** Start of Information given **

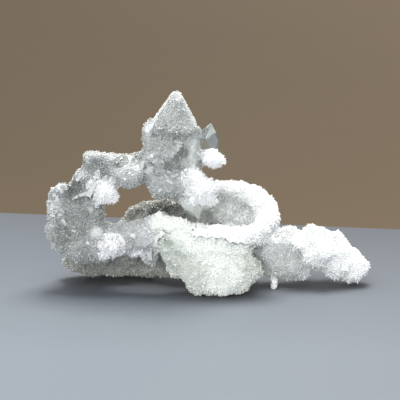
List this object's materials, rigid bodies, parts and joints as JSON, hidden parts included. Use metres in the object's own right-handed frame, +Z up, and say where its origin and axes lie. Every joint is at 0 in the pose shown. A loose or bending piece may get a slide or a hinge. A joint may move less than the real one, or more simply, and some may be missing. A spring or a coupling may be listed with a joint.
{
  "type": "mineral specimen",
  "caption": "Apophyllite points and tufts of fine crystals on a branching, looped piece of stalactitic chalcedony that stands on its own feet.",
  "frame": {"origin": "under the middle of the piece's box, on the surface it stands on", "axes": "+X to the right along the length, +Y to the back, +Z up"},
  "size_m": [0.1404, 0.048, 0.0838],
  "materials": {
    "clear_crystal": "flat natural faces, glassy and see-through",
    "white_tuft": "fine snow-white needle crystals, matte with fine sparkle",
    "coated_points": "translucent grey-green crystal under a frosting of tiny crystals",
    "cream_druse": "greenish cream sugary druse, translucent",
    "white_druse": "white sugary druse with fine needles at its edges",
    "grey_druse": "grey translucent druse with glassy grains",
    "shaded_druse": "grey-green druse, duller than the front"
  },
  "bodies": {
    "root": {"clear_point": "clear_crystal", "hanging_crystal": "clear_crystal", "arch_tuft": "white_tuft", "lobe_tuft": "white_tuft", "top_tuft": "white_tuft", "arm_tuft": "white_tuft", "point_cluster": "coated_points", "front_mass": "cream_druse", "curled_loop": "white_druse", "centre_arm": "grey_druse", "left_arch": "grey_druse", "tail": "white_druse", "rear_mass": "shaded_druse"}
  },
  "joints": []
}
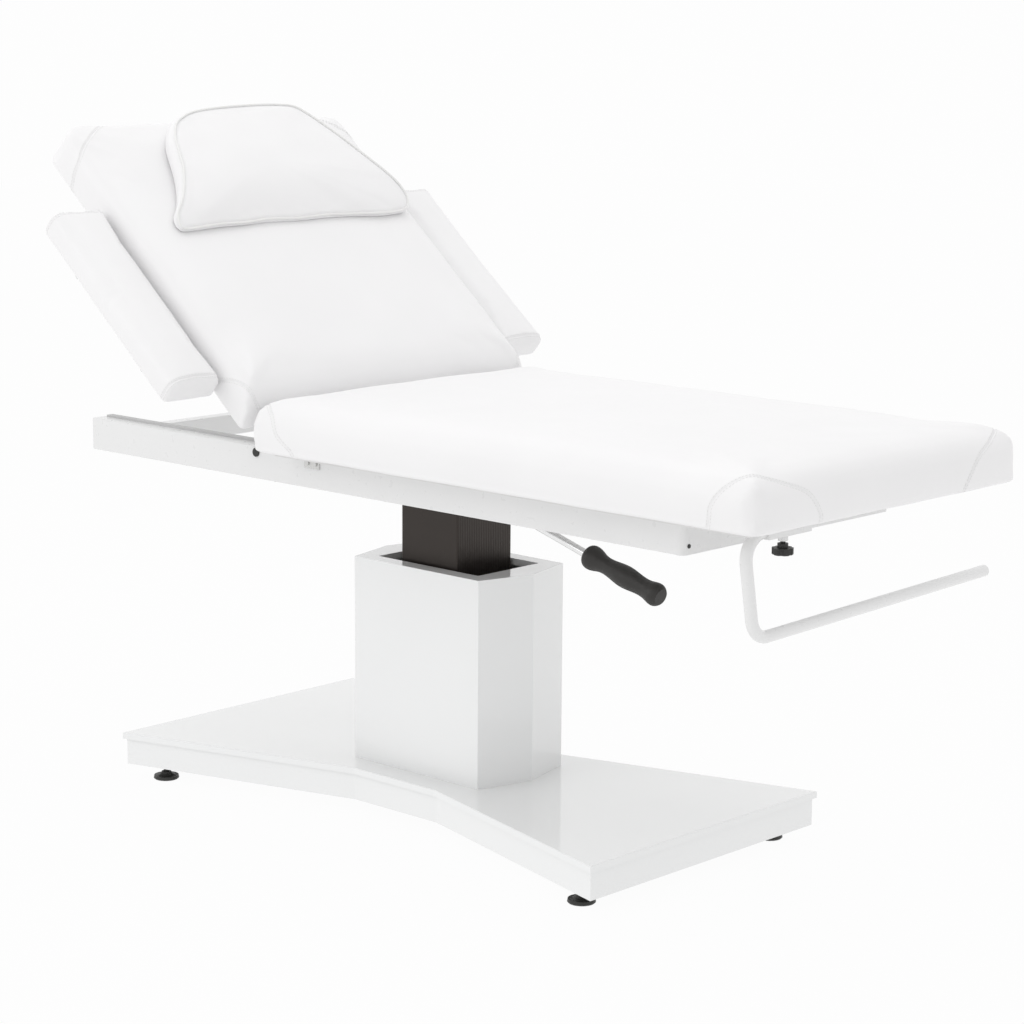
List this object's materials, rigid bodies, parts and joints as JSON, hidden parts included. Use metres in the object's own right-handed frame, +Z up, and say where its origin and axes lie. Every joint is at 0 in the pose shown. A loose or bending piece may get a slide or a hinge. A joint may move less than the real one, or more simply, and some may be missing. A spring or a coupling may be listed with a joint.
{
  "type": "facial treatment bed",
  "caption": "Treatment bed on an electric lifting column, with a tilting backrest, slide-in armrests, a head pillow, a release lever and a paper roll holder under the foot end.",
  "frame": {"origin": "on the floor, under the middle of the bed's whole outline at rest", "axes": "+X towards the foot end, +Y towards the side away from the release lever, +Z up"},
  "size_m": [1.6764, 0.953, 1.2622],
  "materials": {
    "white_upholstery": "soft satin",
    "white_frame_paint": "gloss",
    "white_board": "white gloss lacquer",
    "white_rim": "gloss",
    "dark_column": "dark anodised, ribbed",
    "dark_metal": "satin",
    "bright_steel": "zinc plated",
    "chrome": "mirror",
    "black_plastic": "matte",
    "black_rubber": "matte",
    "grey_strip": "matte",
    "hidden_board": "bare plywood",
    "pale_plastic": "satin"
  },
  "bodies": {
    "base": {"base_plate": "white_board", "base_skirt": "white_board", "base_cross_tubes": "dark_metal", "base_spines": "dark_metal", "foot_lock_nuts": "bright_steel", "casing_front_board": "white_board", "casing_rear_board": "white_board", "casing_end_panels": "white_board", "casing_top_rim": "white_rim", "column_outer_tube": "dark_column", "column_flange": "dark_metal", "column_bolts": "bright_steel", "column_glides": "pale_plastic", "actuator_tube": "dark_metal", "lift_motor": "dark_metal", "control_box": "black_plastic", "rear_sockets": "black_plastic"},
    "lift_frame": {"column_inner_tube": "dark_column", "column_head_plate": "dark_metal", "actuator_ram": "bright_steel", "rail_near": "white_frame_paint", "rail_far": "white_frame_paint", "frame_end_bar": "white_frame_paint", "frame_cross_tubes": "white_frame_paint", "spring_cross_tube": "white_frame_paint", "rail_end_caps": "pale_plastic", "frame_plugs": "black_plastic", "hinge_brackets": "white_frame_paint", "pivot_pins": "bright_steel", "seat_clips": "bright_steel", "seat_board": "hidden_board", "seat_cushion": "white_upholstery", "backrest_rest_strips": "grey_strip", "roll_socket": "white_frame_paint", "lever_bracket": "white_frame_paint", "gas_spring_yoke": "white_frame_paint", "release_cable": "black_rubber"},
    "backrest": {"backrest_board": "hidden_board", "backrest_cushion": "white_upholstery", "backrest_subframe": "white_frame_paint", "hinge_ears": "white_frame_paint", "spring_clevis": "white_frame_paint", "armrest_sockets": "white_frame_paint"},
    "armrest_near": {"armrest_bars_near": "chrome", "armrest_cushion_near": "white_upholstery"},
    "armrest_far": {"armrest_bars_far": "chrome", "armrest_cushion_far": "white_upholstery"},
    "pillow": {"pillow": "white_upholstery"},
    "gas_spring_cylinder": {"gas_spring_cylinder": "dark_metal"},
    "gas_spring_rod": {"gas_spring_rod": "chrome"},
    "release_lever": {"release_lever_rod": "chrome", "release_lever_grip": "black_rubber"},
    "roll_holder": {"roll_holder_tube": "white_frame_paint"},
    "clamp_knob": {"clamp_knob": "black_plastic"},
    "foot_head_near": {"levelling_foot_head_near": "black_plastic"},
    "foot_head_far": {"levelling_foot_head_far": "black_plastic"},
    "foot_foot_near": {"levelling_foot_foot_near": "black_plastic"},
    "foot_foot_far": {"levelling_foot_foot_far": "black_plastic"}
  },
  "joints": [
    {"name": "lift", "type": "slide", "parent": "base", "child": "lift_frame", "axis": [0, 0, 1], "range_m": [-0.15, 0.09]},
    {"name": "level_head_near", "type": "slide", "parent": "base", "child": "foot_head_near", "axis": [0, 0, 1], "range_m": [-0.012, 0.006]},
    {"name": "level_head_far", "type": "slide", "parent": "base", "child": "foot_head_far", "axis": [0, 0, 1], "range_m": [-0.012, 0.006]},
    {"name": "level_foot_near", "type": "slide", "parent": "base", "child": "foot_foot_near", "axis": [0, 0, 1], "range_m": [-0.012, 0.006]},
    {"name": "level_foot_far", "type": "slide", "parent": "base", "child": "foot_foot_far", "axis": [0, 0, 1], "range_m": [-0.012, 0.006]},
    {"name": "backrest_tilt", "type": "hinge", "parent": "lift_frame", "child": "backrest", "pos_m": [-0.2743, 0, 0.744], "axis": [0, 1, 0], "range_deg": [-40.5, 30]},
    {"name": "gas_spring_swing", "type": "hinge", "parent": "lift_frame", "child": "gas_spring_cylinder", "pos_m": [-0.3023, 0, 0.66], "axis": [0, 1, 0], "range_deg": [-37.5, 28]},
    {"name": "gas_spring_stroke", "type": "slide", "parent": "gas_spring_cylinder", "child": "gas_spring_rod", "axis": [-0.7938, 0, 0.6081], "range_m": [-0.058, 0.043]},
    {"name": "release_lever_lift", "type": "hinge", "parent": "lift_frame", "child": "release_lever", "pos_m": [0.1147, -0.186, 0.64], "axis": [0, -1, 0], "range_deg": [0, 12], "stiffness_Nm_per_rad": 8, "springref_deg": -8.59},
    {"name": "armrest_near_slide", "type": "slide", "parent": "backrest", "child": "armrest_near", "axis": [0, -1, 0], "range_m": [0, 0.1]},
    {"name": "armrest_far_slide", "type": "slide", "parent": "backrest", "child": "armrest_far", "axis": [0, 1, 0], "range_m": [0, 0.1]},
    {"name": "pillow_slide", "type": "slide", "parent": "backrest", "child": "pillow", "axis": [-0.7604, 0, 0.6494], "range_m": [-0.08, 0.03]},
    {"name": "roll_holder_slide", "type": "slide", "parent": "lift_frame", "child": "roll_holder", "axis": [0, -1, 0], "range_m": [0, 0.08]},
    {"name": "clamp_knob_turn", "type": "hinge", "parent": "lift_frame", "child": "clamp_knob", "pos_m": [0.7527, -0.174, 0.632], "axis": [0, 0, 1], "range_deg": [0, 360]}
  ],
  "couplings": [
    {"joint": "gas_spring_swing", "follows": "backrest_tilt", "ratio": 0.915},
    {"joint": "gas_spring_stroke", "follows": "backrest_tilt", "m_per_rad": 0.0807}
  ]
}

** End of Information given **

*Requirement*.
Print the records above in full, exactly.

*Solved exercise*.
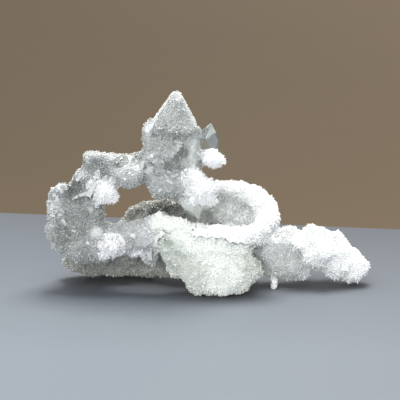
List this object's materials, rigid bodies, parts and joints as JSON, hidden parts included. Use metres in the object's own right-handed frame, +Z up, and say where its origin and axes lie. Every joint is at 0 in the pose shown. A loose or bending piece may get a slide or a hinge. A joint may move less than the real one, or more simply, and some may be missing. A spring or a coupling may be listed with a joint.
{
  "type": "mineral specimen",
  "caption": "Apophyllite points and tufts of fine crystals on a branching, looped piece of stalactitic chalcedony that stands on its own feet.",
  "frame": {"origin": "under the middle of the piece's box, on the surface it stands on", "axes": "+X to the right along the length, +Y to the back, +Z up"},
  "size_m": [0.1404, 0.048, 0.0838],
  "materials": {
    "clear_crystal": "flat natural faces, glassy and see-through",
    "white_tuft": "fine snow-white needle crystals, matte with fine sparkle",
    "coated_points": "translucent grey-green crystal under a frosting of tiny crystals",
    "cream_druse": "greenish cream sugary druse, translucent",
    "white_druse": "white sugary druse with fine needles at its edges",
    "grey_druse": "grey translucent druse with glassy grains",
    "shaded_druse": "grey-green druse, duller than the front"
  },
  "bodies": {
    "root": {"clear_point": "clear_crystal", "hanging_crystal": "clear_crystal", "arch_tuft": "white_tuft", "lobe_tuft": "white_tuft", "top_tuft": "white_tuft", "arm_tuft": "white_tuft", "point_cluster": "coated_points", "front_mass": "cream_druse", "curled_loop": "white_druse", "centre_arm": "grey_druse", "left_arch": "grey_druse", "tail": "white_druse", "rear_mass": "shaded_druse"}
  },
  "joints": []
}
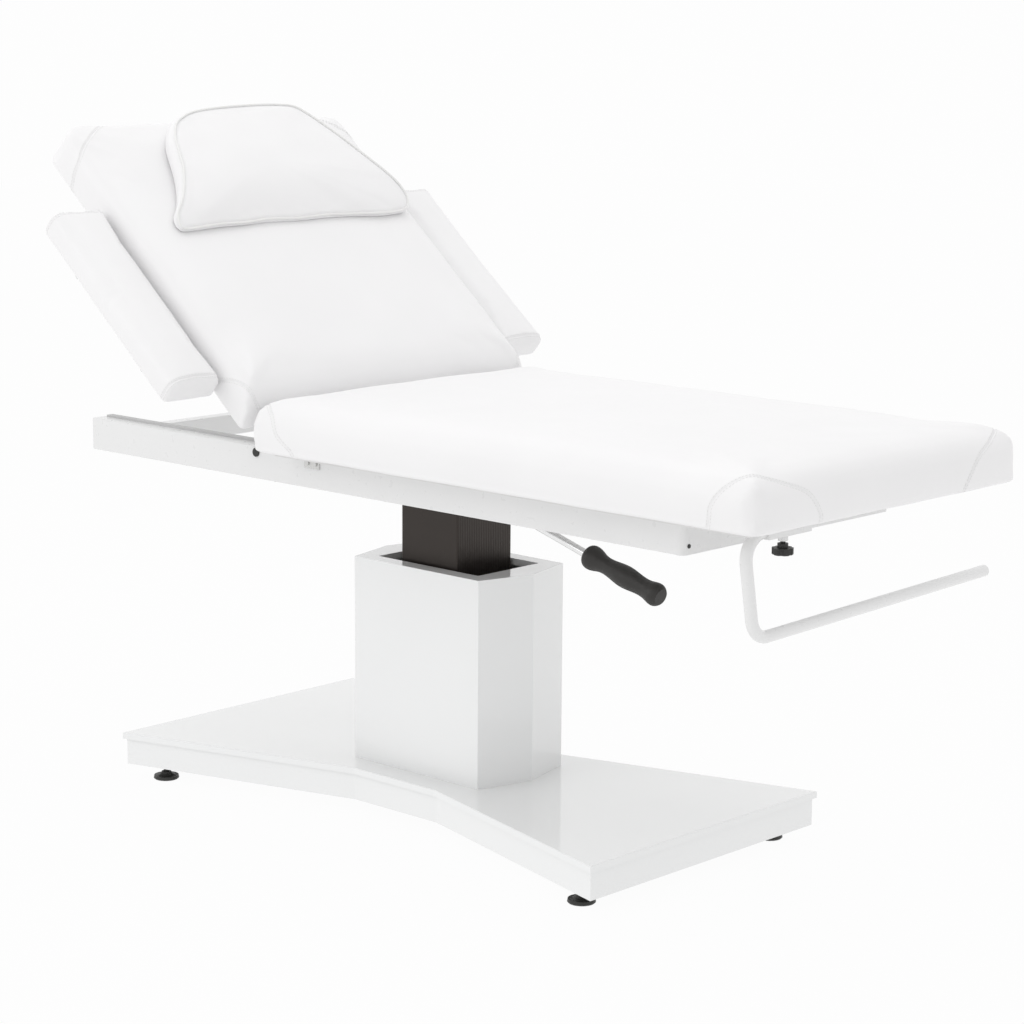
List this object's materials, rigid bodies, parts and joints as JSON, hidden parts included. Use metres in the object's own right-handed frame, +Z up, and say where its origin and axes lie. Every joint is at 0 in the pose shown. A loose or bending piece may get a slide or a hinge. A joint may move less than the real one, or more simply, and some may be missing. A spring or a coupling may be listed with a joint.
{
  "type": "facial treatment bed",
  "caption": "Treatment bed on an electric lifting column, with a tilting backrest, slide-in armrests, a head pillow, a release lever and a paper roll holder under the foot end.",
  "frame": {"origin": "on the floor, under the middle of the bed's whole outline at rest", "axes": "+X towards the foot end, +Y towards the side away from the release lever, +Z up"},
  "size_m": [1.6764, 0.953, 1.2622],
  "materials": {
    "white_upholstery": "soft satin",
    "white_frame_paint": "gloss",
    "white_board": "white gloss lacquer",
    "white_rim": "gloss",
    "dark_column": "dark anodised, ribbed",
    "dark_metal": "satin",
    "bright_steel": "zinc plated",
    "chrome": "mirror",
    "black_plastic": "matte",
    "black_rubber": "matte",
    "grey_strip": "matte",
    "hidden_board": "bare plywood",
    "pale_plastic": "satin"
  },
  "bodies": {
    "base": {"base_plate": "white_board", "base_skirt": "white_board", "base_cross_tubes": "dark_metal", "base_spines": "dark_metal", "foot_lock_nuts": "bright_steel", "casing_front_board": "white_board", "casing_rear_board": "white_board", "casing_end_panels": "white_board", "casing_top_rim": "white_rim", "column_outer_tube": "dark_column", "column_flange": "dark_metal", "column_bolts": "bright_steel", "column_glides": "pale_plastic", "actuator_tube": "dark_metal", "lift_motor": "dark_metal", "control_box": "black_plastic", "rear_sockets": "black_plastic"},
    "lift_frame": {"column_inner_tube": "dark_column", "column_head_plate": "dark_metal", "actuator_ram": "bright_steel", "rail_near": "white_frame_paint", "rail_far": "white_frame_paint", "frame_end_bar": "white_frame_paint", "frame_cross_tubes": "white_frame_paint", "spring_cross_tube": "white_frame_paint", "rail_end_caps": "pale_plastic", "frame_plugs": "black_plastic", "hinge_brackets": "white_frame_paint", "pivot_pins": "bright_steel", "seat_clips": "bright_steel", "seat_board": "hidden_board", "seat_cushion": "white_upholstery", "backrest_rest_strips": "grey_strip", "roll_socket": "white_frame_paint", "lever_bracket": "white_frame_paint", "gas_spring_yoke": "white_frame_paint", "release_cable": "black_rubber"},
    "backrest": {"backrest_board": "hidden_board", "backrest_cushion": "white_upholstery", "backrest_subframe": "white_frame_paint", "hinge_ears": "white_frame_paint", "spring_clevis": "white_frame_paint", "armrest_sockets": "white_frame_paint"},
    "armrest_near": {"armrest_bars_near": "chrome", "armrest_cushion_near": "white_upholstery"},
    "armrest_far": {"armrest_bars_far": "chrome", "armrest_cushion_far": "white_upholstery"},
    "pillow": {"pillow": "white_upholstery"},
    "gas_spring_cylinder": {"gas_spring_cylinder": "dark_metal"},
    "gas_spring_rod": {"gas_spring_rod": "chrome"},
    "release_lever": {"release_lever_rod": "chrome", "release_lever_grip": "black_rubber"},
    "roll_holder": {"roll_holder_tube": "white_frame_paint"},
    "clamp_knob": {"clamp_knob": "black_plastic"},
    "foot_head_near": {"levelling_foot_head_near": "black_plastic"},
    "foot_head_far": {"levelling_foot_head_far": "black_plastic"},
    "foot_foot_near": {"levelling_foot_foot_near": "black_plastic"},
    "foot_foot_far": {"levelling_foot_foot_far": "black_plastic"}
  },
  "joints": [
    {"name": "lift", "type": "slide", "parent": "base", "child": "lift_frame", "axis": [0, 0, 1], "range_m": [-0.15, 0.09]},
    {"name": "level_head_near", "type": "slide", "parent": "base", "child": "foot_head_near", "axis": [0, 0, 1], "range_m": [-0.012, 0.006]},
    {"name": "level_head_far", "type": "slide", "parent": "base", "child": "foot_head_far", "axis": [0, 0, 1], "range_m": [-0.012, 0.006]},
    {"name": "level_foot_near", "type": "slide", "parent": "base", "child": "foot_foot_near", "axis": [0, 0, 1], "range_m": [-0.012, 0.006]},
    {"name": "level_foot_far", "type": "slide", "parent": "base", "child": "foot_foot_far", "axis": [0, 0, 1], "range_m": [-0.012, 0.006]},
    {"name": "backrest_tilt", "type": "hinge", "parent": "lift_frame", "child": "backrest", "pos_m": [-0.2743, 0, 0.744], "axis": [0, 1, 0], "range_deg": [-40.5, 30]},
    {"name": "gas_spring_swing", "type": "hinge", "parent": "lift_frame", "child": "gas_spring_cylinder", "pos_m": [-0.3023, 0, 0.66], "axis": [0, 1, 0], "range_deg": [-37.5, 28]},
    {"name": "gas_spring_stroke", "type": "slide", "parent": "gas_spring_cylinder", "child": "gas_spring_rod", "axis": [-0.7938, 0, 0.6081], "range_m": [-0.058, 0.043]},
    {"name": "release_lever_lift", "type": "hinge", "parent": "lift_frame", "child": "release_lever", "pos_m": [0.1147, -0.186, 0.64], "axis": [0, -1, 0], "range_deg": [0, 12], "stiffness_Nm_per_rad": 8, "springref_deg": -8.59},
    {"name": "armrest_near_slide", "type": "slide", "parent": "backrest", "child": "armrest_near", "axis": [0, -1, 0], "range_m": [0, 0.1]},
    {"name": "armrest_far_slide", "type": "slide", "parent": "backrest", "child": "armrest_far", "axis": [0, 1, 0], "range_m": [0, 0.1]},
    {"name": "pillow_slide", "type": "slide", "parent": "backrest", "child": "pillow", "axis": [-0.7604, 0, 0.6494], "range_m": [-0.08, 0.03]},
    {"name": "roll_holder_slide", "type": "slide", "parent": "lift_frame", "child": "roll_holder", "axis": [0, -1, 0], "range_m": [0, 0.08]},
    {"name": "clamp_knob_turn", "type": "hinge", "parent": "lift_frame", "child": "clamp_knob", "pos_m": [0.7527, -0.174, 0.632], "axis": [0, 0, 1], "range_deg": [0, 360]}
  ],
  "couplings": [
    {"joint": "gas_spring_swing", "follows": "backrest_tilt", "ratio": 0.915},
    {"joint": "gas_spring_stroke", "follows": "backrest_tilt", "m_per_rad": 0.0807}
  ]
}